The Portuguese Empire was the first ever truly global empire, and it was also the longest-lived of the modern European empires. At different times, the empire encompassed territories that now form 60 independent sovereign states.
These days you can experience some of these influences in Portugal's truly dynamic food scene. There aren’t many countries with an amalgamation of culinary traditions that extends from India to Mozambique, from Angola to Brazil, and from China to Japan. Dining in Lisbon is exciting, while at the same time it nudges you to reflect on the country’s colorful history and international reach.
Early Portuguese missionaries introduced tempura to Japan, Goan Vindalho is a derivative of Portugal’s carne de vinha d’alhos, and the famous Portuguese custard tart can be found at Dim Sum restaurants around the world since their introduction into Guangzhou by the Portuguese around the time of the First Opium War. A lot of foodie fusion happens in nearly 6 centuries of global exploration!
There were moments during our time in Portugal (when talking to shop owners, Uber drivers, and Airbnb hosts, among others) that resentment regarding recent government imposed austerity measures felt palpable to me, but I also noticed a distinct feistiness among locals that I found really engaging. Perhaps their zeal and confidence was a consequence of having such an outward looking culture? Who knows for sure, but despite the fact that times have been tough for many in Portugal recently, it felt like a country full of characterful people with a lot of resolve.
From Lisbon we drove down to the southern coast to check out some of the beach towns in a region known as The Algarve. We stayed in Tavira, a picturesque town steeped in history. It was utterly charming, with cobbled streets, bright white buildings, abundant oleander, fiery red roofs, and authentic piri-piri chicken.

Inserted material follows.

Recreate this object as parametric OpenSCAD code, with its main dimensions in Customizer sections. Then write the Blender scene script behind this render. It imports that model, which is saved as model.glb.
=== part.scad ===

Rent a bicycle at one the shops near the Dom Luis I Bridge, and ride across the Douro River to Vila Nova de Gaia. Then head to Taberna Do Sao Pedro for lunch. The Portuguese know a thing or two about fish, and this restaurant is as authentic as it gets. There’s not much choice on the menu (if any), but you won’t be disappointed with the quality of your barbecued fish. It’s family run, and sometimes there are some emotionally-charged familial theatrics, but that just adds to it’s charm. The ride will take you around 15-20 minutes each way. Here’s the address as they don’t have a website: 4400 Vila Nova de Gaia, Vila Nova de Gaia, Portugal +351 912 846 887
Restaurante Traça - If the weather permits, sit outside at a table in the square and enjoy a leisurely lunch. The food is refined, seasonal (think lots of game during hunting season) and incredibly reasonably priced for the high-end experience.
Reserve a table at Povo Lisboa and spend the evening listening to their latest artist in residence take you on a musical journey through Fado. Each residency lasts 12 weeks, and over that period the artist will perform with different musicians, poets, and composers to develop and enrich their art. Fado is intimate, emotional music, full of longing and soul. I adored our night here.
- Catch the ferry across the Tejo River from Lisbon to the fishing village of Cacihas, and walk along the sea wall to Restaurante Ponto Finale for lunch. The ferry ride is only a few minutes long, but in that crossing you will leave behind the bustle of Lisbon and enter a whole new world of sleepy fisherman.
- Book one of only ten tables at Belcanto and order the 'discoveries' menu - a culinary journey through Portuguese history around the globe. In addition to the 2 Michelin starred food, you'll also sample a fascinating selection of Portuguese wines.
- Taste Mozambican / Portuguese fusion food at Ibo Restaurante. The "kid chacuti" (spciy goat stew) was especially delicious.